TEXTO 3
O outro
Ele me olhou como se estivesse descobrindo o mundo. Me olhou e reolhou em fração de segundo. Só vi isso porque estava olhando-o na mesma sintonia. A singularização do olhar. Tentei disfarçar virando o pescoço para a direita e para a esquerda, como se estivesse fazendo um exercício, e numa dessas viradas olhei rapidamente para ele no volante. Ele me olhava e volveu rapidamente os olhos, fingindo estar tirando um cisco da camisa. Era um ser de meia idade, os cabelos com alguns fios grisalhos, postura de gente séria, camisa branca, um cidadão comum que jamais flertaria com outra pessoa no trânsito.
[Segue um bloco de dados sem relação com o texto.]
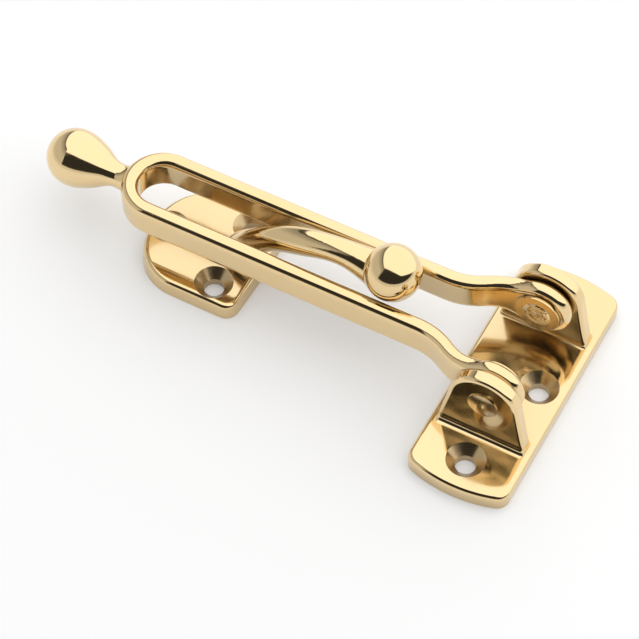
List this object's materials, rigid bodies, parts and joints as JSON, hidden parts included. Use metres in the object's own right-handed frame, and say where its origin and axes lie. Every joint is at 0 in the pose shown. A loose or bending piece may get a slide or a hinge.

E assim, enquanto o semáforo estava no vermelho para nós, ficou esse jogo de olhares que não queriam se fixar, mas observar o outro espécime que nada tinha de diferente e ao mesmo tempo tinha tudo de diferente. Ele era o outro e isso era tudo. É como se, na igualdade de milhares de humanos, de repente, o ser se redescobrisse num outro espécime. Quando o semáforo ficou verde, nós nos olhamos e acionamos os motores.
(GONÇALVES, Aguinaldo. Das estampas. São Paulo: Nankin, 2013. p. 130.)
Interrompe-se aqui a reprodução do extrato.